[start]

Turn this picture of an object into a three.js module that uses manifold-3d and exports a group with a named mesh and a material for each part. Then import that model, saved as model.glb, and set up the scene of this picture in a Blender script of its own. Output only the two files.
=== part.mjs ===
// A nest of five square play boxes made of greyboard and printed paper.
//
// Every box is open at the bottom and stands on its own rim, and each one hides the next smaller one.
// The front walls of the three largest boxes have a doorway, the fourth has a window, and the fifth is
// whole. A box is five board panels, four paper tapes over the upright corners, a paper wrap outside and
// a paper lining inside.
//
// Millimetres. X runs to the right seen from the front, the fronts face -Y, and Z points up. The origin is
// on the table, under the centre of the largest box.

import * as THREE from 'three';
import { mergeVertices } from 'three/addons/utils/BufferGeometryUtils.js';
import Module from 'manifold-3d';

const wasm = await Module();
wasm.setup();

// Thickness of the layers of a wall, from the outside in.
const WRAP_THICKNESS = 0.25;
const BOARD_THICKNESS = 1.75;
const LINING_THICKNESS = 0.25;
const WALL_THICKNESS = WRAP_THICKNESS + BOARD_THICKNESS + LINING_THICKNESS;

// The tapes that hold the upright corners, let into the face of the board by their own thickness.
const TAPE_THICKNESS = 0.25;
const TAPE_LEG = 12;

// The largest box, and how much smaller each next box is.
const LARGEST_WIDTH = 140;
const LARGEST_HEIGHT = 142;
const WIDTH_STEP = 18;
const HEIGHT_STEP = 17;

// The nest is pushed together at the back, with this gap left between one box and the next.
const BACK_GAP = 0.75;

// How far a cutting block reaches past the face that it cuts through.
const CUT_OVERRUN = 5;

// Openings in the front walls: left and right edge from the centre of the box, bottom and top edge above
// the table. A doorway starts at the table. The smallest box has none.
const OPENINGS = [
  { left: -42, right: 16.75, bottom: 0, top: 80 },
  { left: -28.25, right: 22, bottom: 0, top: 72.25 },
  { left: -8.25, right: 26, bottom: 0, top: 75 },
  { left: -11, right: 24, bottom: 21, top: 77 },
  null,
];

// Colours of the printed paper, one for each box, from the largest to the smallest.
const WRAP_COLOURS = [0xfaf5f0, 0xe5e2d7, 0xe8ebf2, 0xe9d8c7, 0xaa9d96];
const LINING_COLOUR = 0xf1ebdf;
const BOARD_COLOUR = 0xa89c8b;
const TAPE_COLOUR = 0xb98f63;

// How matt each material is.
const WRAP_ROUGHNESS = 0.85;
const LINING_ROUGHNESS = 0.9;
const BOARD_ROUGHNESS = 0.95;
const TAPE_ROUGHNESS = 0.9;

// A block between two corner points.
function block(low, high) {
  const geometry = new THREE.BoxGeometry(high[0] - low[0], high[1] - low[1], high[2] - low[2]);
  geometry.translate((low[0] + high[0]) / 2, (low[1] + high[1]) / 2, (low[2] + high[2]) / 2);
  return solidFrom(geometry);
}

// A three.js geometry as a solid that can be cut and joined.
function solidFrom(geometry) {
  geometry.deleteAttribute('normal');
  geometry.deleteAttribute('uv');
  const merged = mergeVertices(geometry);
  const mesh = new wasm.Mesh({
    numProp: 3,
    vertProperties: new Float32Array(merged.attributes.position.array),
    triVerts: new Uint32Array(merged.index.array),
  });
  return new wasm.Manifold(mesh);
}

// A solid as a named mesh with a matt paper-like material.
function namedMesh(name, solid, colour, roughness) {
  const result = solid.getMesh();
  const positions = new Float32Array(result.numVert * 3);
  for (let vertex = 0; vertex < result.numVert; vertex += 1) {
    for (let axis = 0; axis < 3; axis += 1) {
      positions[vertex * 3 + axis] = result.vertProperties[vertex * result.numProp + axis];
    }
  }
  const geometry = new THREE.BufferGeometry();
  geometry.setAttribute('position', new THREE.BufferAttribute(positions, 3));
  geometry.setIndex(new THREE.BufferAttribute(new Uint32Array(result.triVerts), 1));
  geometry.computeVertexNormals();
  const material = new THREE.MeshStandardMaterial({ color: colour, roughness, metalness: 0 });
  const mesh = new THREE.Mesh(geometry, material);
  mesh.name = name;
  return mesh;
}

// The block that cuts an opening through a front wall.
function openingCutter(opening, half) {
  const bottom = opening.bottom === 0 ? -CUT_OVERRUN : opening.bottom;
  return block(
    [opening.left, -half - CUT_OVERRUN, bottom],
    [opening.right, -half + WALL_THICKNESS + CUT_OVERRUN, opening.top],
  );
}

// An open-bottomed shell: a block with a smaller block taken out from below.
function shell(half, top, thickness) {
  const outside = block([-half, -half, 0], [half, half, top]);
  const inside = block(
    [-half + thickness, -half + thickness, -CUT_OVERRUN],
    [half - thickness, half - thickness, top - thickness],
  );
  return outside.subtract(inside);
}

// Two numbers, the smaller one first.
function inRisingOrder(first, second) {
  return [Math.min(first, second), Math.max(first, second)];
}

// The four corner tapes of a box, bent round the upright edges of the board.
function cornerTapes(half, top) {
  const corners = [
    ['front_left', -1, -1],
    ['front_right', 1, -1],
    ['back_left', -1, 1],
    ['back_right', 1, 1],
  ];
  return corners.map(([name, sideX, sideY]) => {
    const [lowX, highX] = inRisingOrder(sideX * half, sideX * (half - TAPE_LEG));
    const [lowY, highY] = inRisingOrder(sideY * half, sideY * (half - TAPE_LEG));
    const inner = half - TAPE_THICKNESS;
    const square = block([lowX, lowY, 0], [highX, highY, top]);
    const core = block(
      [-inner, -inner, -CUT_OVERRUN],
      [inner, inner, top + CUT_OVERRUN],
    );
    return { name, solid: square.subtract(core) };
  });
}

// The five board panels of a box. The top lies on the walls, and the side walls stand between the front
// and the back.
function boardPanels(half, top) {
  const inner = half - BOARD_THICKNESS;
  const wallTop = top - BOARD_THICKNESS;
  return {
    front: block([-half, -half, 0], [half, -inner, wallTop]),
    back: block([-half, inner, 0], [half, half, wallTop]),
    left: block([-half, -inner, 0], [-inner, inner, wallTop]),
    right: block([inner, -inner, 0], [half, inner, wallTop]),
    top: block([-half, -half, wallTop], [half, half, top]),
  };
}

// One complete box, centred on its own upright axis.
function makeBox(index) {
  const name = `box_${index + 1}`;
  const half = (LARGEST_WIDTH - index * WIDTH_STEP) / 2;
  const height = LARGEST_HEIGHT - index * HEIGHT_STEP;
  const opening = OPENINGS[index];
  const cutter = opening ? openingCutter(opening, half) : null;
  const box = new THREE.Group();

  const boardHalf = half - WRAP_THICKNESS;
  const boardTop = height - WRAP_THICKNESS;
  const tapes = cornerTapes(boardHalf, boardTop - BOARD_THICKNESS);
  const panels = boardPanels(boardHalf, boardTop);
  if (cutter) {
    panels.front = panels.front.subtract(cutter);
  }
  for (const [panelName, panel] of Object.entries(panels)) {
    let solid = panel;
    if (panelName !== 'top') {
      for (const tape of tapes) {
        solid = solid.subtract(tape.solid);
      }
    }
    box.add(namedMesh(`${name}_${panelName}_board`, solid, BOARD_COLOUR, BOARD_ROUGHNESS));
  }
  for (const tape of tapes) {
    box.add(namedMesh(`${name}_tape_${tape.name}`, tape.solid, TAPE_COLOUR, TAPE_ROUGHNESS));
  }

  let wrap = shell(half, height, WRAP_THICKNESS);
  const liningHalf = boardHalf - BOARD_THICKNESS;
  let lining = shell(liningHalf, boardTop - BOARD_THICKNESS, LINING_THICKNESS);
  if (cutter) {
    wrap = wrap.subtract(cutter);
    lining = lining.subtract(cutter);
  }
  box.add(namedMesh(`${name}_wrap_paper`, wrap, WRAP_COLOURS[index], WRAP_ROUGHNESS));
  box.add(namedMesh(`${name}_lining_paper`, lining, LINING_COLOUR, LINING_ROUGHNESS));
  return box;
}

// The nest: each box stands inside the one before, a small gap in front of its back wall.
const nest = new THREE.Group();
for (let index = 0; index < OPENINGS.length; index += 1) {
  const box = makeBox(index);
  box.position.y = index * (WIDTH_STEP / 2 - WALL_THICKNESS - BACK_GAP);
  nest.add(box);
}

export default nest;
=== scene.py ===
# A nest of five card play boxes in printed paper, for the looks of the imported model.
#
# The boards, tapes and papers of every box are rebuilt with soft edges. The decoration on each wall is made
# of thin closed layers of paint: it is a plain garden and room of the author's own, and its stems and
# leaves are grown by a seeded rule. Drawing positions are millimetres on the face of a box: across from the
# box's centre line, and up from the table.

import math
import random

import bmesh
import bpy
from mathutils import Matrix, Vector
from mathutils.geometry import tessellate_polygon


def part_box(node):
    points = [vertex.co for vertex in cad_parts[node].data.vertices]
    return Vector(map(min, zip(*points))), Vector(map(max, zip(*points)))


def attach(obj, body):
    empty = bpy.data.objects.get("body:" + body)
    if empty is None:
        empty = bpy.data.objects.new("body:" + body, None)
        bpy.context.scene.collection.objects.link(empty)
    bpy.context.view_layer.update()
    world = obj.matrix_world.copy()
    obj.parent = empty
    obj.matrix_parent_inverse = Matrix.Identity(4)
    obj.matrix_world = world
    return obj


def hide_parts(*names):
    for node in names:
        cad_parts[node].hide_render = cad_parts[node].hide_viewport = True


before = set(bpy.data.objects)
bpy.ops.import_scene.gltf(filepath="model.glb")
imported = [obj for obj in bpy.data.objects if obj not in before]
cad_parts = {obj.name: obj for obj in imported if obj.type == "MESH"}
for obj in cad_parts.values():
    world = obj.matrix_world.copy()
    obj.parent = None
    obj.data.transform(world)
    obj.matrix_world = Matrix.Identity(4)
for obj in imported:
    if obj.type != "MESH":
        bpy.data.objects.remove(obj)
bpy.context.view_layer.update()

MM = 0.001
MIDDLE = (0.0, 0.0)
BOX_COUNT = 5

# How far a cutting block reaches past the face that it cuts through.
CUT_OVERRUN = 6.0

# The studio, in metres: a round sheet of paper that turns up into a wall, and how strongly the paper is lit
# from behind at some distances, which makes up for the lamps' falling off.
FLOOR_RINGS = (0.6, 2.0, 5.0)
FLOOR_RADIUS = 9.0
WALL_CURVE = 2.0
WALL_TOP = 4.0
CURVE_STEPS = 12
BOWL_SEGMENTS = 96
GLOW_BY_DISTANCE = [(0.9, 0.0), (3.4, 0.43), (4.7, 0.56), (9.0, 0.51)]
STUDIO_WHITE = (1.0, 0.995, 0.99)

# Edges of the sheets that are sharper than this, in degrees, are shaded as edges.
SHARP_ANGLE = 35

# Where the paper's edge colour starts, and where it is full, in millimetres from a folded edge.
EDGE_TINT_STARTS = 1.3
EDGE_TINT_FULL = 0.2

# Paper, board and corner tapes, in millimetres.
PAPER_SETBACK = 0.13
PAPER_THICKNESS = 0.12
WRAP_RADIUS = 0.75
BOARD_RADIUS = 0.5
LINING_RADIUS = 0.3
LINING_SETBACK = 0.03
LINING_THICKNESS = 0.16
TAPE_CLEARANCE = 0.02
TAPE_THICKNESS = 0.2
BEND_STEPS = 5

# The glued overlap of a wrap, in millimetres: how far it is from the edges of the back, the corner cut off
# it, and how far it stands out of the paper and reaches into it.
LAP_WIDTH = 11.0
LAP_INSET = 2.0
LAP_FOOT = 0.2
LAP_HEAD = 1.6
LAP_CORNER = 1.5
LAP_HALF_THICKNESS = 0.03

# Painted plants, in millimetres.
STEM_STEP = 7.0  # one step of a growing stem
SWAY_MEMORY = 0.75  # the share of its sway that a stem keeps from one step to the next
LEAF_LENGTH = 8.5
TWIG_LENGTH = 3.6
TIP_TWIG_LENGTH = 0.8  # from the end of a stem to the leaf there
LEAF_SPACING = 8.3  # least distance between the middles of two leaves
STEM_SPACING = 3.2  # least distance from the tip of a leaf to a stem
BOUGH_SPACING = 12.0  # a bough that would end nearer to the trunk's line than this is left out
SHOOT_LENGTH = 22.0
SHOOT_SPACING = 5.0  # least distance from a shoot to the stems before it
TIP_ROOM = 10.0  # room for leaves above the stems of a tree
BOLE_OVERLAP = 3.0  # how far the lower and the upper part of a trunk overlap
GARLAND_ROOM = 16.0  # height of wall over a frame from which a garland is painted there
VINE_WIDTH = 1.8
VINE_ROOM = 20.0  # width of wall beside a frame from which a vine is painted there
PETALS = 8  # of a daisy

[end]

## GIVEN REQUEST
Determine the number of lines where the string "before" occurs, and give that number only.

## EXPECTED OUTPUT
4